* YOUR OBJECTIVE:
Please set the lines down again exactly, from the top of the entries through the line that contains "Turn this picture of an object into a three.js".

Records with modeling code
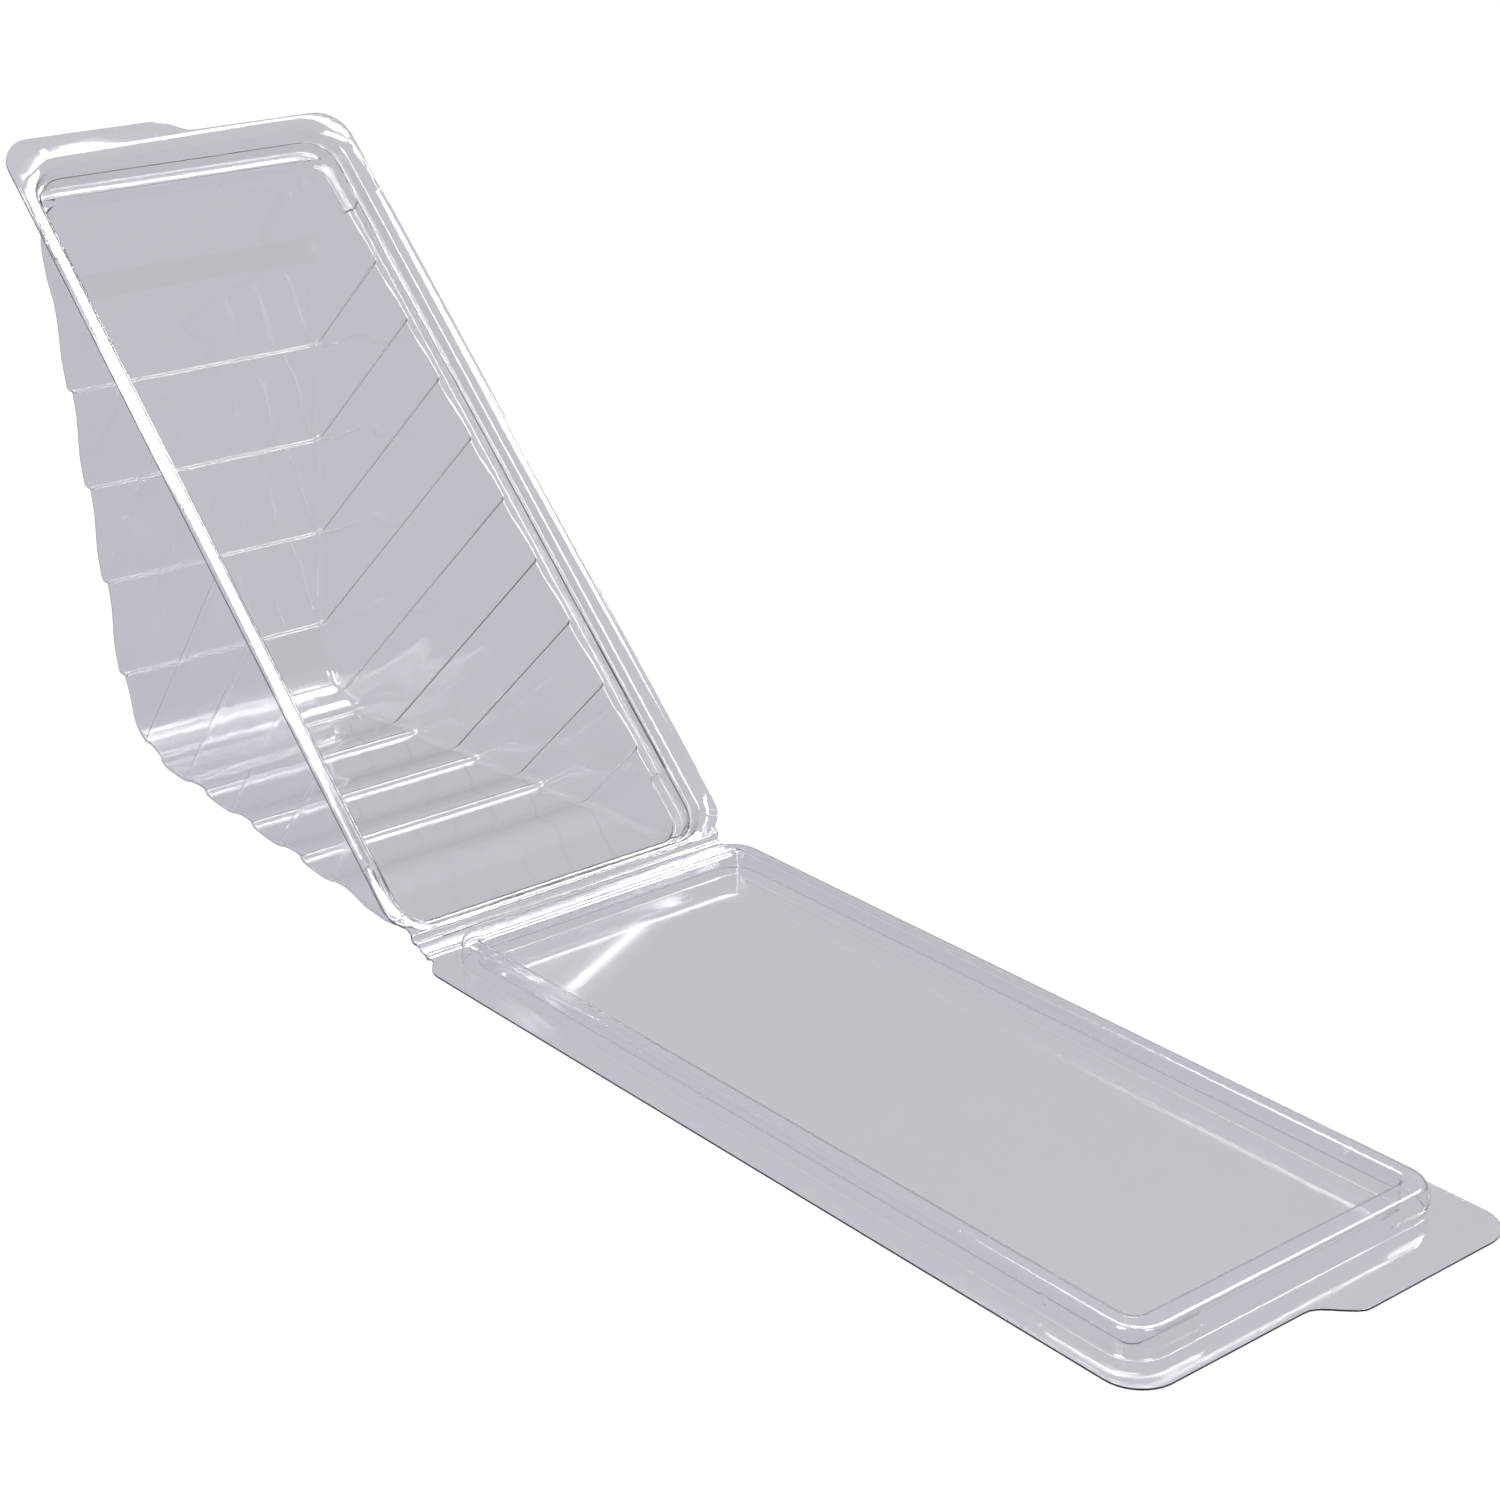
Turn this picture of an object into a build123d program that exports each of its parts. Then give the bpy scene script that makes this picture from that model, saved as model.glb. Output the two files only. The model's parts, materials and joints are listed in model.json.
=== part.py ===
# A deep wedge pack for a cut sandwich: one clear sheet formed into a ribbed
# tray and a hinged lid. The pack stands on the tray's floor wall and is open,
# with the lid laid out in front of it. The origin is on the face the tray
# stands on, +X runs along the hinge and the lid lies towards -Y.
from build123d import *
from math import asin, atan2, cos, hypot, radians, sin, tan
import os

quarter_turn = 90
half_turn = 180

# Sheet and hinge, in millimetres and degrees
sheet = 0.4
closing_gap = 0.3
fold_gap = 0.3
hinge_height = 2.0
strip_half_width = 36.6
opening_slope = 44.0
back_slope = 43.6

# Rims, measured from the fold line
rim_half_width = 40.0
rim_end = 186.8
rim_corner = 7.0
tray_rim_start = 3.9
tray_tab_end = 190.2
lid_rim_start = 3.4
lid_tab_end = 192.4
tab_shoulder = 4.0
tab_corner = 6.0

# Half-round beads along the fold, below the sheet
tray_bead_from_fold = 2.7
tray_bead_radius = 0.8
lid_bead_from_fold = 2.0
lid_bead_radius = 0.5

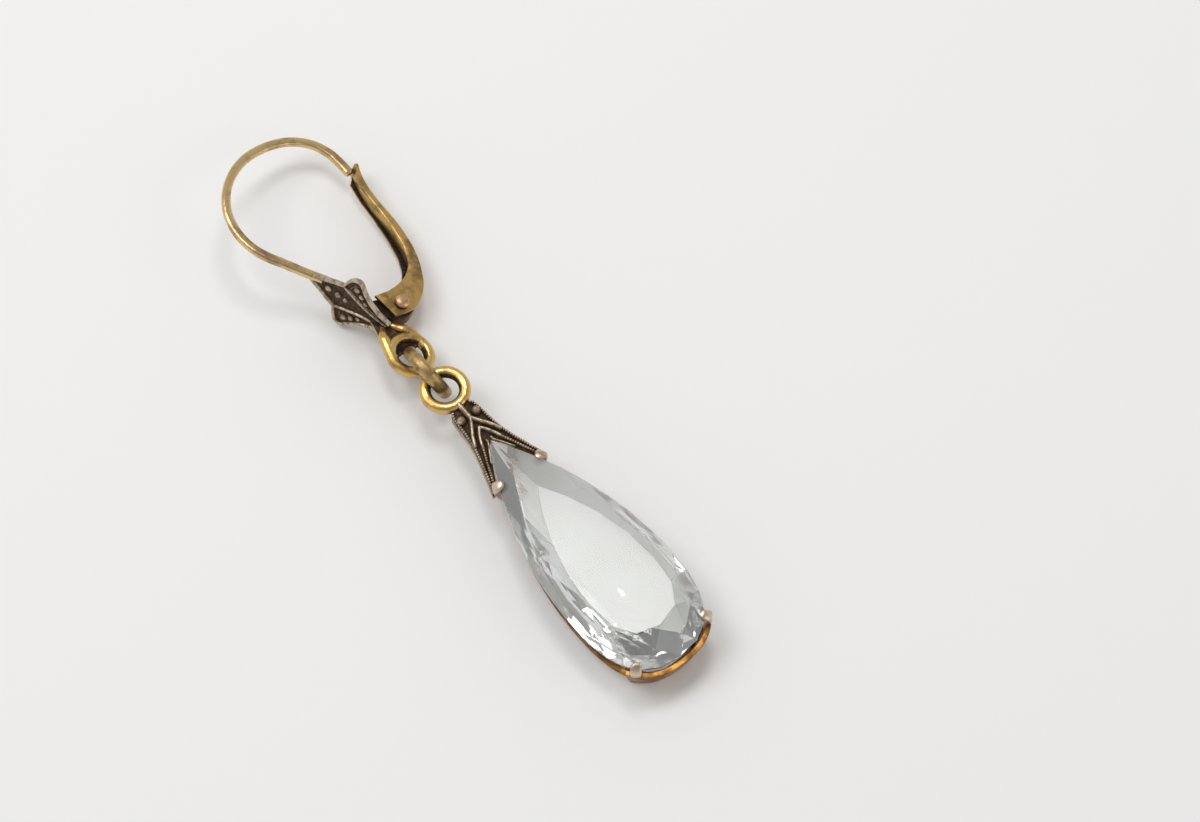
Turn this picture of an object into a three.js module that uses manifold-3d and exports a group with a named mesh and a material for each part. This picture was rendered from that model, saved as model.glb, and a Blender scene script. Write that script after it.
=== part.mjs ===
// Lever-back drop earring, lying on its side as it was laid down, in millimetres with +Z up.
// +X runs from the ear wire to the round end of the drop, the fan faces -Y and the lever is on the +Y side.
import * as THREE from "three";
import { mergeVertices } from "three/addons/utils/BufferGeometryUtils.js";
import { ConvexGeometry } from "three/addons/geometries/ConvexGeometry.js";
import Module from "manifold-3d";

const wasm = await Module();
wasm.setup();

// Pear-shaped stone
const stoneLength = 21.3;
const stoneWidth = 9.0;
const crownHeight = 1.45;
const girdleThickness = 0.2;
const pavilionDepth = 2.6;
const widestShare = 0.7;
const tipPower = 2.1;
const endPower = 2.5;
const tableShare = 0.64;
const girdleSides = 28;
const facetSides = 14;

// Setting: lower eye, cap, claws, collar and base rail, soldered into one
const seatGap = 0.12;
const culetClearance = 0.35;
const eyeToTip = 5.2;
const eyeRadius = 1.44;
const eyeWire = 0.82;
const capThickness = 0.95;
const capDepth = 1.5;
const capRim = 0.22;
const capTopShare = 0.05;
const capReliefHeight = 0.22;
const capBeadRadius = 0.34;
const clawWidth = 0.85;
const clawWall = 0.4;
const clawGrip = 0.55;
const upperClawShare = 0.155;
const lowerClawShare = 0.945;
const collarWall = 0.42;
const collarStartShare = 0.87;
const collarTaper = 0.7;
const railWidth = 0.55;
const railHeight = 0.7;
const railInset = 0.5;

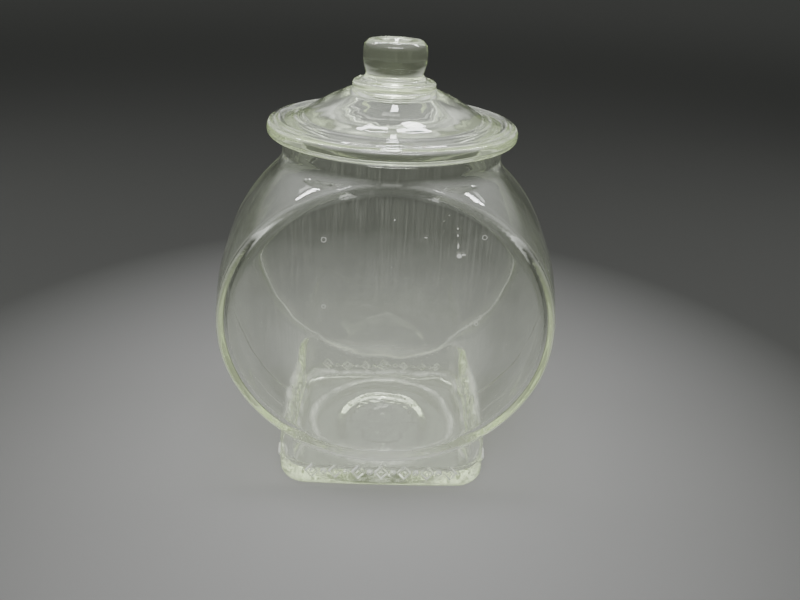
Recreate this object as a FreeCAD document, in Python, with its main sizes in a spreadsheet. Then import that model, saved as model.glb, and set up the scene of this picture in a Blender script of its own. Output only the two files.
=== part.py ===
"""Clear glass counter jar with a lift-off lid.

The jar is one pressed and blown piece of glass: a drum-shaped bowl that lies on its side, a
square foot below it and a round neck above it. The lid is a second piece, turned about the
vertical axis, with a solid knob, a hollow dome and a plug that drops into the mouth.

Frame: millimetres, +Z up, +X to the right, -Y towards the front panel. The origin is the
middle of the foot's underside. Both pieces are shown closed, with the lid on the rim.
"""
import FreeCAD, Part
import math
import os
import Sketcher
from FreeCAD import Placement, Rotation, Vector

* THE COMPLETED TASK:
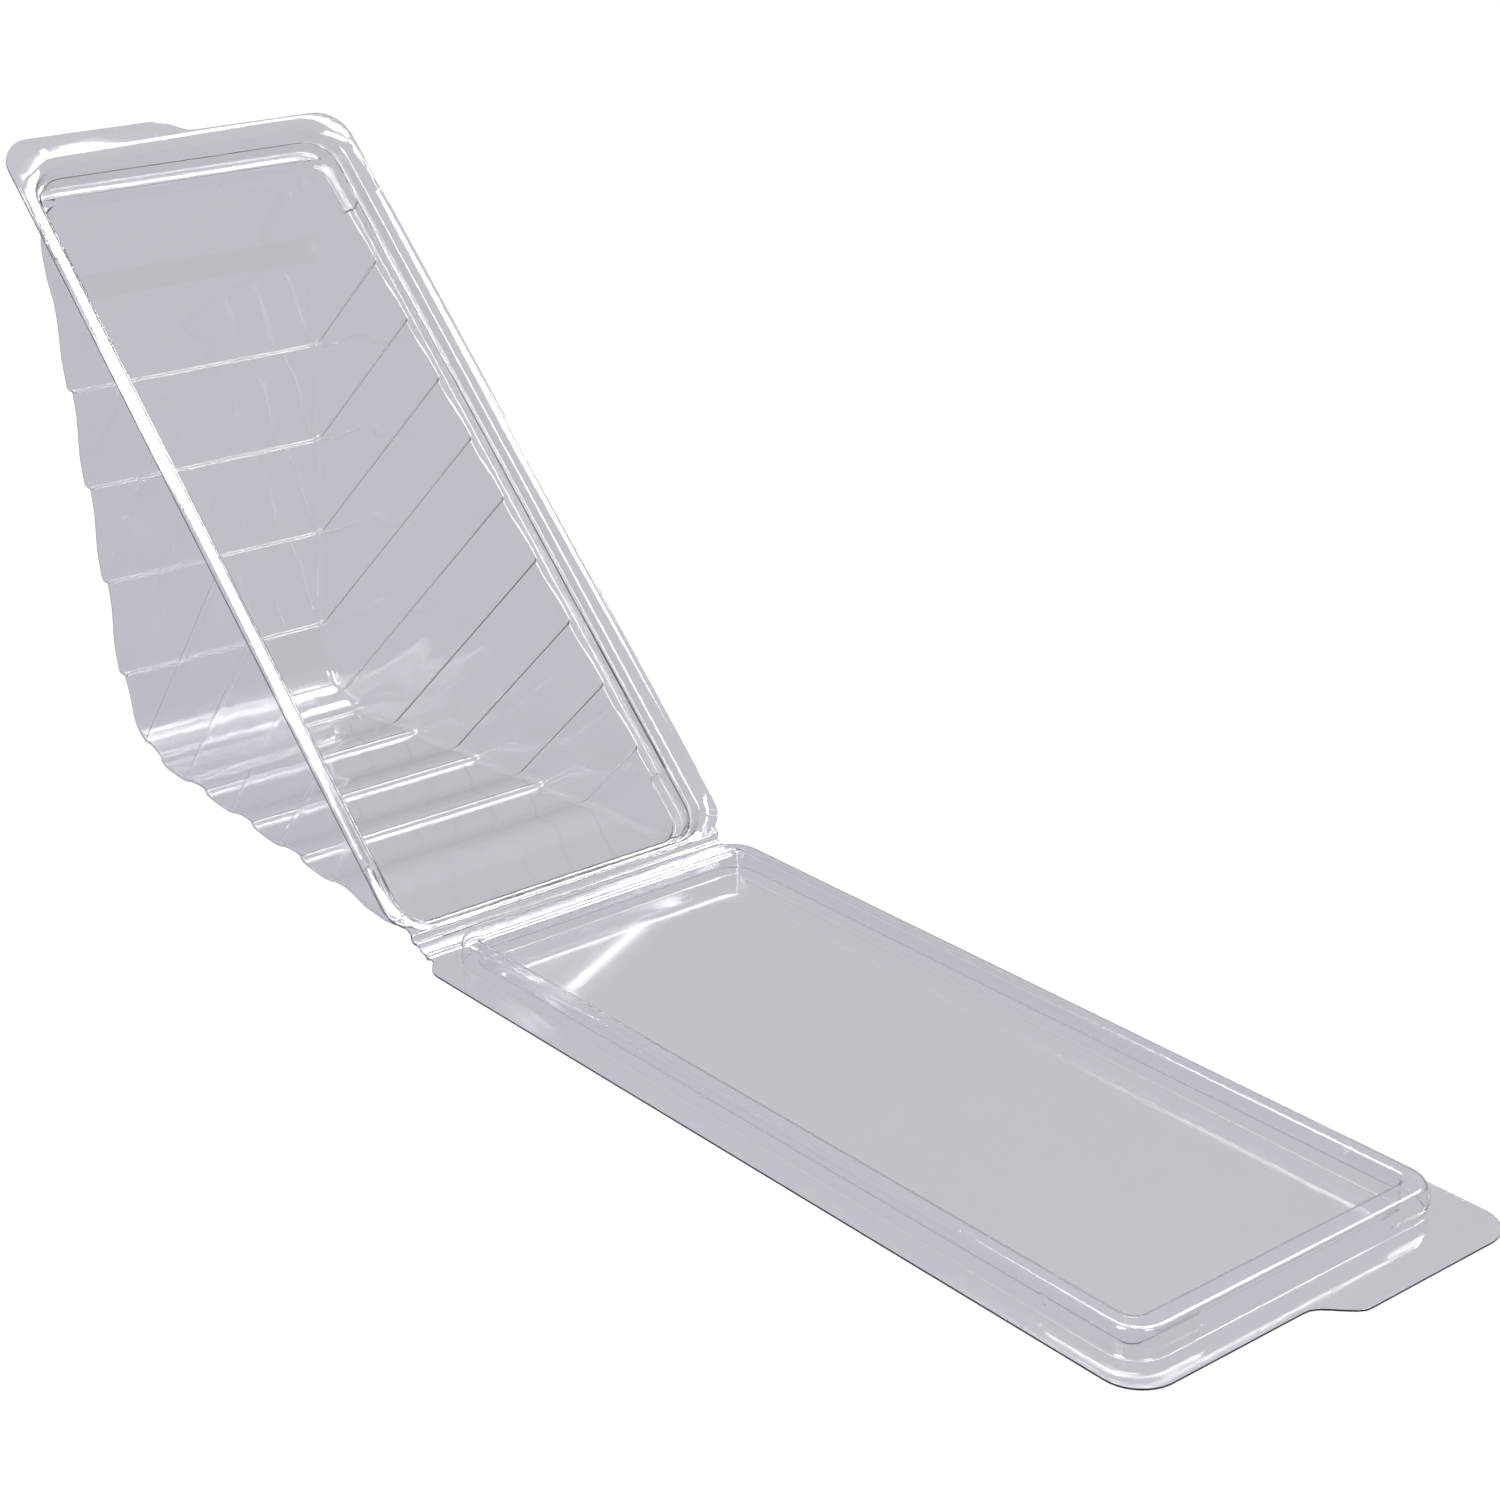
Turn this picture of an object into a build123d program that exports each of its parts. Then give the bpy scene script that makes this picture from that model, saved as model.glb. Output the two files only. The model's parts, materials and joints are listed in model.json.
=== part.py ===
# A deep wedge pack for a cut sandwich: one clear sheet formed into a ribbed
# tray and a hinged lid. The pack stands on the tray's floor wall and is open,
# with the lid laid out in front of it. The origin is on the face the tray
# stands on, +X runs along the hinge and the lid lies towards -Y.
from build123d import *
from math import asin, atan2, cos, hypot, radians, sin, tan
import os

quarter_turn = 90
half_turn = 180

# Sheet and hinge, in millimetres and degrees
sheet = 0.4
closing_gap = 0.3
fold_gap = 0.3
hinge_height = 2.0
strip_half_width = 36.6
opening_slope = 44.0
back_slope = 43.6

# Rims, measured from the fold line
rim_half_width = 40.0
rim_end = 186.8
rim_corner = 7.0
tray_rim_start = 3.9
tray_tab_end = 190.2
lid_rim_start = 3.4
lid_tab_end = 192.4
tab_shoulder = 4.0
tab_corner = 6.0

# Half-round beads along the fold, below the sheet
tray_bead_from_fold = 2.7
tray_bead_radius = 0.8
lid_bead_from_fold = 2.0
lid_bead_radius = 0.5

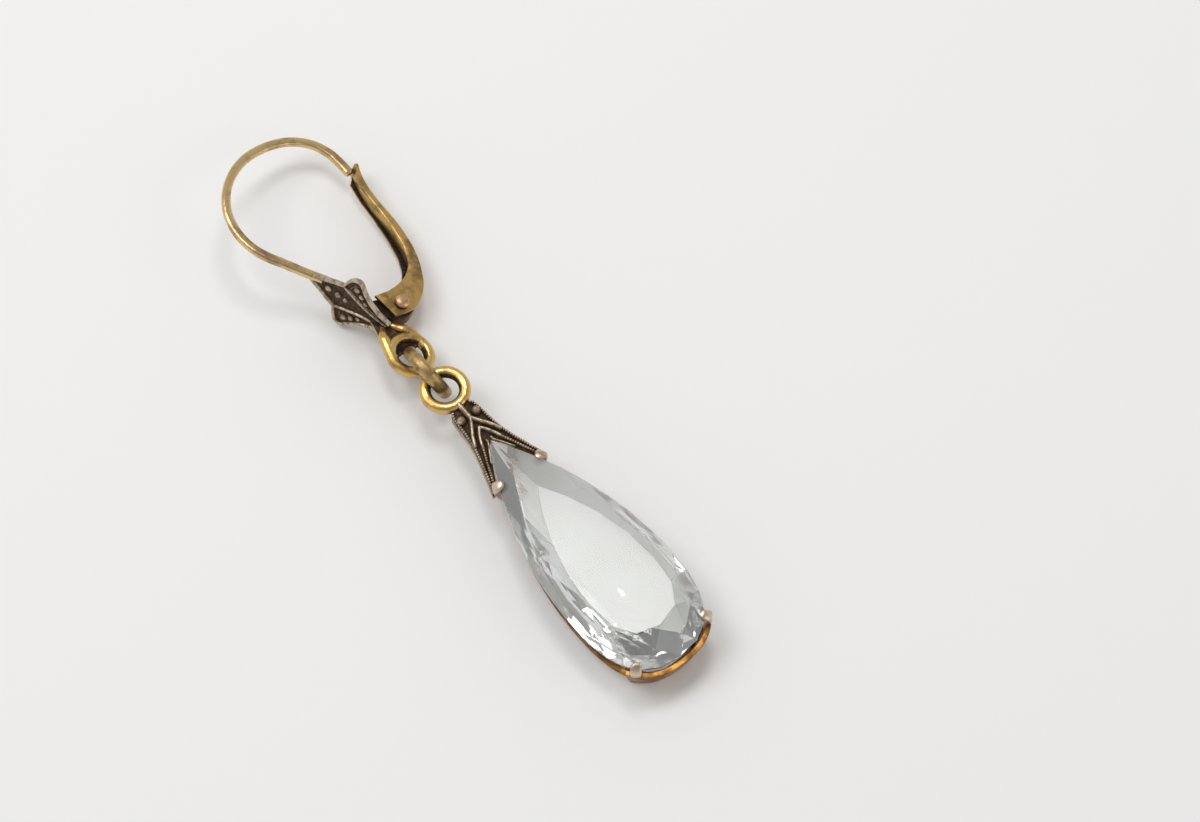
Turn this picture of an object into a three.js module that uses manifold-3d and exports a group with a named mesh and a material for each part. This picture was rendered from that model, saved as model.glb, and a Blender scene script. Write that script after it.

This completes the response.